Another aspect to consider is the inclusion of chatbots in medical practices. The application of chatbots to assist patients with simple medical information can help relieve practitioners so they can attend to live patients at their location.

And, of course, there are simple phone call doctor appointments that should always be accessible to rural residents. It’s worth looking into this, however. As some practices shift to

online telemedicine, they can begin to reduce or eliminate the ability for patients to have over-the-phone appointments.

This could become liable to exclude older residents that are less savvy with technology. Be aware of the modes of communication that the practices provide and weigh the options of what they offer.


Home Fitness and Health

When healthcare options are limited, one of the first and best alternatives is optimizing your own preventative care.

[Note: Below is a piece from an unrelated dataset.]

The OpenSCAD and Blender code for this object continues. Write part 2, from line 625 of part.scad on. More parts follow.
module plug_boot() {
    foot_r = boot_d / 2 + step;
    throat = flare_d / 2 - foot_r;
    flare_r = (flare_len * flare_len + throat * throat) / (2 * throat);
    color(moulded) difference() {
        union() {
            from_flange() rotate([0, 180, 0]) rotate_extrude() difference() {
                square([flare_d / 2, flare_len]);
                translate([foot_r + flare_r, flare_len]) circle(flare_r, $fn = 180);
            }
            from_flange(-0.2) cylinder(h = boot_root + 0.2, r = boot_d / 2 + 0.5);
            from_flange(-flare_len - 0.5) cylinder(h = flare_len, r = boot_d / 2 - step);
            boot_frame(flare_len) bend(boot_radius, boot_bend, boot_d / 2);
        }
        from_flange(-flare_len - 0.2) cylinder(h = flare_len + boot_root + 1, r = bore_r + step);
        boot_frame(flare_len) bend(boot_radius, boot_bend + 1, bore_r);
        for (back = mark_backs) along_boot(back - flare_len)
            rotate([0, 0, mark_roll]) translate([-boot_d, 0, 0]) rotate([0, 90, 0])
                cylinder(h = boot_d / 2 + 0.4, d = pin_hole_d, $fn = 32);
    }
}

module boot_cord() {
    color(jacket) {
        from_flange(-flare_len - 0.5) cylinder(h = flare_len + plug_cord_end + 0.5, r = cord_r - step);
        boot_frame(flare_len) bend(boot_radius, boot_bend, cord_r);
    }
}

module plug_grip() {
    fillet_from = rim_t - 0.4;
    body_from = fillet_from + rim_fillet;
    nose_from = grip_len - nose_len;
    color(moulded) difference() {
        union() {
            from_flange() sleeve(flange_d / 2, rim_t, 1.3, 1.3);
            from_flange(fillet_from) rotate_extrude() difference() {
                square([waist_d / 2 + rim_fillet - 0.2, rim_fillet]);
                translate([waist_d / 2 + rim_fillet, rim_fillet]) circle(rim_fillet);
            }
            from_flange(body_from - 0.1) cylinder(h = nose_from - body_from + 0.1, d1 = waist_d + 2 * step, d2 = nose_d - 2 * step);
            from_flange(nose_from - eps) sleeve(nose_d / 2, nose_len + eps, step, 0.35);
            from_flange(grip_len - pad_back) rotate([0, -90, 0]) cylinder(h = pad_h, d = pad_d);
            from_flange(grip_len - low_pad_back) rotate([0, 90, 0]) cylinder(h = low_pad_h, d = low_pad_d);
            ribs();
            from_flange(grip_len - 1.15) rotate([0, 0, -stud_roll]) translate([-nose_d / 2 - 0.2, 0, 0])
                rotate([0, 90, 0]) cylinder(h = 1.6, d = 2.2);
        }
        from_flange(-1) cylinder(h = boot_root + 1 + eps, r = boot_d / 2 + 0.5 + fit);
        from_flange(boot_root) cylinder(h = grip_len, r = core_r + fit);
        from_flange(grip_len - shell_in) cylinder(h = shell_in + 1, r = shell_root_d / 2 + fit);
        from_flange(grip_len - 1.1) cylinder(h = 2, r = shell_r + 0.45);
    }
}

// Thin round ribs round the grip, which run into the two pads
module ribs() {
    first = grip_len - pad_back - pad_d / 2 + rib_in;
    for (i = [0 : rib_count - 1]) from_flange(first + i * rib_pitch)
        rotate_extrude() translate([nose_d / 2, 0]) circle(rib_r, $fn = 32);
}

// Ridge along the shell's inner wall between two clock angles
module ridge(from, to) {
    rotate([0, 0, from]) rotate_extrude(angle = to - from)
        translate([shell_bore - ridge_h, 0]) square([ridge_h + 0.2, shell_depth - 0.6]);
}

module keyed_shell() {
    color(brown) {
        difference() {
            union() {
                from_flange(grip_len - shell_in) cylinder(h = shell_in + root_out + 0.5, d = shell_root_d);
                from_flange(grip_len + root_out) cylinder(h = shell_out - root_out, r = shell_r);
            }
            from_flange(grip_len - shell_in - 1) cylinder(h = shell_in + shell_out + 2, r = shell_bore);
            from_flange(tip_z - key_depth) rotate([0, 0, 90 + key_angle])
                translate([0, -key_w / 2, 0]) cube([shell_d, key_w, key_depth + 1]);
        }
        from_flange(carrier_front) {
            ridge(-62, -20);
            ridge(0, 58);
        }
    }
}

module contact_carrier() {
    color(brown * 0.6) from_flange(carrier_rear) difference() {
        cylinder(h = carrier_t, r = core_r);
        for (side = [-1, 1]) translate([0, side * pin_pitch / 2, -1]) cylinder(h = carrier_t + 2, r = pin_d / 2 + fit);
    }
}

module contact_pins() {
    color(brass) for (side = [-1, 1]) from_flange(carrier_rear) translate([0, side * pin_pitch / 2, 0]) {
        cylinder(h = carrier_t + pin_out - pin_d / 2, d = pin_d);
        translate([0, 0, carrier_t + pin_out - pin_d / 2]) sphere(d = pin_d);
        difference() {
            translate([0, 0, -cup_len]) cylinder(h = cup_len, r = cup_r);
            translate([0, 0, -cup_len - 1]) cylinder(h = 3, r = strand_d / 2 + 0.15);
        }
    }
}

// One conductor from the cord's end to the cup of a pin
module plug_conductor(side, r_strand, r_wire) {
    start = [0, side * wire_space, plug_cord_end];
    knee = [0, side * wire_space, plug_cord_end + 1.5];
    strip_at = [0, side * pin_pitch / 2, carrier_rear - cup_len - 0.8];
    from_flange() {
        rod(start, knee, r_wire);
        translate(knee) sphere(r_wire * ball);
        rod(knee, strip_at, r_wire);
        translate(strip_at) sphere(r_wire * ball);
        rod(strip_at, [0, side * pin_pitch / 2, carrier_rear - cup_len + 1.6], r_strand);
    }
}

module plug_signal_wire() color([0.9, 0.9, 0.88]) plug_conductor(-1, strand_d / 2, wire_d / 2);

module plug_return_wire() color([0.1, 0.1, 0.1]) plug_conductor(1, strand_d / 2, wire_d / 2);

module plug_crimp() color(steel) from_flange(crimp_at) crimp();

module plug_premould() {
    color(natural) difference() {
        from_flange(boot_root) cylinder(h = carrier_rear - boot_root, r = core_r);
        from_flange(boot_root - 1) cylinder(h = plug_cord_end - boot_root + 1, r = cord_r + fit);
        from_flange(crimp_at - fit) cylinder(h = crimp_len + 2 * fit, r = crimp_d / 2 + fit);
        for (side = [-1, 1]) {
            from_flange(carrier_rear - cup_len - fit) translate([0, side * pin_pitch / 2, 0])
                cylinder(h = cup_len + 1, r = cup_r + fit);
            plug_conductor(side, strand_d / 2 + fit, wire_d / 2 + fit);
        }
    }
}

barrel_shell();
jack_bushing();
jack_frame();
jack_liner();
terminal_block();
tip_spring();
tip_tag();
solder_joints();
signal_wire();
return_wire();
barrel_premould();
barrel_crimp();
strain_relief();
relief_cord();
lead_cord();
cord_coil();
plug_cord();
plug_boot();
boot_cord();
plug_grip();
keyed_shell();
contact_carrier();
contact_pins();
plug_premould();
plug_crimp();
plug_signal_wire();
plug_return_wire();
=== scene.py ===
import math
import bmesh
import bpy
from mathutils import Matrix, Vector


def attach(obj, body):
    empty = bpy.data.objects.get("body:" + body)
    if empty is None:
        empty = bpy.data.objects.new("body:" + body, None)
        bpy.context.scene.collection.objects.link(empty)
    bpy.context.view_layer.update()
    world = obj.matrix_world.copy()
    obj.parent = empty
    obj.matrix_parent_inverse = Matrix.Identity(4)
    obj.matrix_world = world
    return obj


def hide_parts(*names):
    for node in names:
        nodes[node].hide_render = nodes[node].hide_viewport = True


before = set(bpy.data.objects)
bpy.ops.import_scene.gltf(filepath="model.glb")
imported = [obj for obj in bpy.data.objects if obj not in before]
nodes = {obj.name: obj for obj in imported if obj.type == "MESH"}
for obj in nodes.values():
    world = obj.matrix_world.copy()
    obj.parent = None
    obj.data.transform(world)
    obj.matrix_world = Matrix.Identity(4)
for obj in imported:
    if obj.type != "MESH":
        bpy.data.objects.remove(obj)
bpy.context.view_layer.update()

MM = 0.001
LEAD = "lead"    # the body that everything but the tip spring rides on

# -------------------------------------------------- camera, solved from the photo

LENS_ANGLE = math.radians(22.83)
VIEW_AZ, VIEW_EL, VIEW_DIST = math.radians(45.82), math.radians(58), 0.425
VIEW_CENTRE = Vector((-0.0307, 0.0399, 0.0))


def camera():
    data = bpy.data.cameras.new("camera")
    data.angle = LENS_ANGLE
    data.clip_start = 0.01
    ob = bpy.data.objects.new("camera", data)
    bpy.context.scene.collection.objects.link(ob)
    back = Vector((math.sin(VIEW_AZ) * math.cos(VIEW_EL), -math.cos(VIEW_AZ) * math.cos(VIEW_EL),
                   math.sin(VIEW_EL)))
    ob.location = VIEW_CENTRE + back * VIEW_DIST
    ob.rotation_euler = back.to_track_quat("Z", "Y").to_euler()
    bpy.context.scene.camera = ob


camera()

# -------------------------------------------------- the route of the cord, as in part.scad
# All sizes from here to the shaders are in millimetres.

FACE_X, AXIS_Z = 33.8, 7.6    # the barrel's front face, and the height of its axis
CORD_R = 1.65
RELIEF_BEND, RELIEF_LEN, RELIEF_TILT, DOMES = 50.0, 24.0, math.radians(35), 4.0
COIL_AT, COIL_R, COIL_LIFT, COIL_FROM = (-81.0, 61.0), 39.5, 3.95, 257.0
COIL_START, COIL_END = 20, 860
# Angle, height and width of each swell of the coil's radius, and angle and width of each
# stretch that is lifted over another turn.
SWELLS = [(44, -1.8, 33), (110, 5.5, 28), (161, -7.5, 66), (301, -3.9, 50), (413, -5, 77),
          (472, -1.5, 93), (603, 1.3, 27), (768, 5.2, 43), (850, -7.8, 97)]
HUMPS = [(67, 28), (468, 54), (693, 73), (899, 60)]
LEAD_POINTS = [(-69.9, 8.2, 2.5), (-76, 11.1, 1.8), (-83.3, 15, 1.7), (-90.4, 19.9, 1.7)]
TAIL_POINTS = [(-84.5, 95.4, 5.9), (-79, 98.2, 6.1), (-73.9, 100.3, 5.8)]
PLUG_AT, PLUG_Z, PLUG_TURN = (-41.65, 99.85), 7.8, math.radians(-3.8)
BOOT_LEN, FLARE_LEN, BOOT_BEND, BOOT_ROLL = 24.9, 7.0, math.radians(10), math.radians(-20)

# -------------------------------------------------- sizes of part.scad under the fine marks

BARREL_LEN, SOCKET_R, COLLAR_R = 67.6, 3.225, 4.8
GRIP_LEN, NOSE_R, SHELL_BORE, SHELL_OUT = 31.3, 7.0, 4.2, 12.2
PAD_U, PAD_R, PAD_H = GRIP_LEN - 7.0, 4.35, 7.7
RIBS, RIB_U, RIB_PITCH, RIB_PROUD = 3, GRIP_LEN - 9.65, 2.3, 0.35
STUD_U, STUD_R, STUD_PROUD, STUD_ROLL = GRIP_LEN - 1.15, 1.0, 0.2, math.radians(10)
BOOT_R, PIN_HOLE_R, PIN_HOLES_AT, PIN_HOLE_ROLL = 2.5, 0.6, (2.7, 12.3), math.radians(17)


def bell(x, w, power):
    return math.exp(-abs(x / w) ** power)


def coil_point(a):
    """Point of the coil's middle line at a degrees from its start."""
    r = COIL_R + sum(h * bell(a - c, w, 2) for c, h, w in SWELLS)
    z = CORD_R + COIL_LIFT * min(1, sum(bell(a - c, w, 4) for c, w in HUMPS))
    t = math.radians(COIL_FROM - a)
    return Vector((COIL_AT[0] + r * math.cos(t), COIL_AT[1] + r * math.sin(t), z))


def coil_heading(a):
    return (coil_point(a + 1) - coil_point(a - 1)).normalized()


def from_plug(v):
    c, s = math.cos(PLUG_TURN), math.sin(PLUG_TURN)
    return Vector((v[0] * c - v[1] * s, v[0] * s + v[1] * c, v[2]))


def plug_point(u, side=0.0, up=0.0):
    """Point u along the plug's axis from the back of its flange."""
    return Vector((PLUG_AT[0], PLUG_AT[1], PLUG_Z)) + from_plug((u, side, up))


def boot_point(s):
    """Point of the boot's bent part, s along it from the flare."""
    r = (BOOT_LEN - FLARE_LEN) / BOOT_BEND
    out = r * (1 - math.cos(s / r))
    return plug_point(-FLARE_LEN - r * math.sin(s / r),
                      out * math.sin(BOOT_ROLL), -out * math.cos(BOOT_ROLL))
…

That may seem like an easy resolution at first, but it can require heavy lifting on your part. Preventative care often requires regimented lifestyle habits, like diet and exercise. But beyond that, it should be reflected in all areas of your life, like sleeping and supplementing deficiencies with vitamins.

Your emphasis must be on locating areas of your mind and body where you feel lacking and filling that void with increased care. Your doctor can help you identify which areas you need to improve, and that’s where you can minimize the need for recurring healthcare visits.

Keeping up on annual check-ups, regulating your sleep schedule, making at-home personal physical check-ups on yourself, exercising daily, and controlling the quality and quantity of foods you eat are all fundamental steps of self-care. If you can build a harmonious routine with your mind and body that can prevent you from getting ill, then you may be able to minimize the frequency with which you need to access healthcare facilities.


Keep Your Finger on the Pulse

With any healthy individual, urbanite or ruralite, it’s paramount that you’re constantly vigilant of any ailments or injuries that happen to you.

Listen to your body and address the pains that arise. Neglecting even small injuries and illnesses can lead to serious health consequences, requiring medical attention that may either be extremely distant from you or entirely nonexistent. 


You have an increased obligation to yourself to stay on top of your own health when healthcare resources are limited. Do not neglect it.